# Chris King frame jig and lathe miter set-up



## TacoMan (Apr 18, 2007)

Found this picture of a frame jig Chris designed for the Cielo frames.










Tube bender (made by Anvil) that CK uses for the fork blades. Would be a good design for any tube size and radius. Of course you would be to build one for every size.

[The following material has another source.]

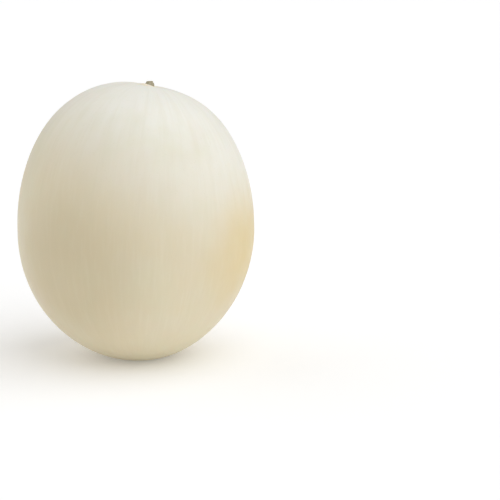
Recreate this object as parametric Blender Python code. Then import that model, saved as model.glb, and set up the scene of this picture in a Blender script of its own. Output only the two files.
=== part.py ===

edited title, tube bender by Anvil


----------



## TacoMan (Apr 18, 2007)

And a tube mitering set-up.


----------



## Clockwork Bikes (Jun 17, 2006)

The bender looks like an Anvil.


----------



## edoz (Jan 16, 2004)

Clockwork Bikes said:


> The bender looks like an Anvil.


If it isn't an Anvil bender, Don needs to get George Lucas to sue somebody!


----------



## TacoMan (Apr 18, 2007)

A Trip to the Chris King Factory.. « ninelittletubes

Yeah, the bender is a Anvil, but the frame jig is Chris's design according to the story. Does not matter who made the bender, it is a easy design anyone can build.


----------



## swift (Apr 3, 2007)

I don't believe it. Where are the bearings located? It's not even annodized!


----------



## TacoMan (Apr 18, 2007)

I can see a gold anodized headset nut on the frame jig.


----------



## crux (Jan 10, 2004)

Thought this was a bender.


----------



## DWF (Jan 12, 2004)

crux said:


> Thought this was a bender.


That is the original Bender. Mine is but poor copy.

"Hey. What kind of party is this? There's no booze and only one hooker." -- Bender Bending Rodriguez


----------



## boostin (Apr 21, 2008)

fwiw, I'm pretty sure that Cielo has been using an Arctos jig the last few months.


----------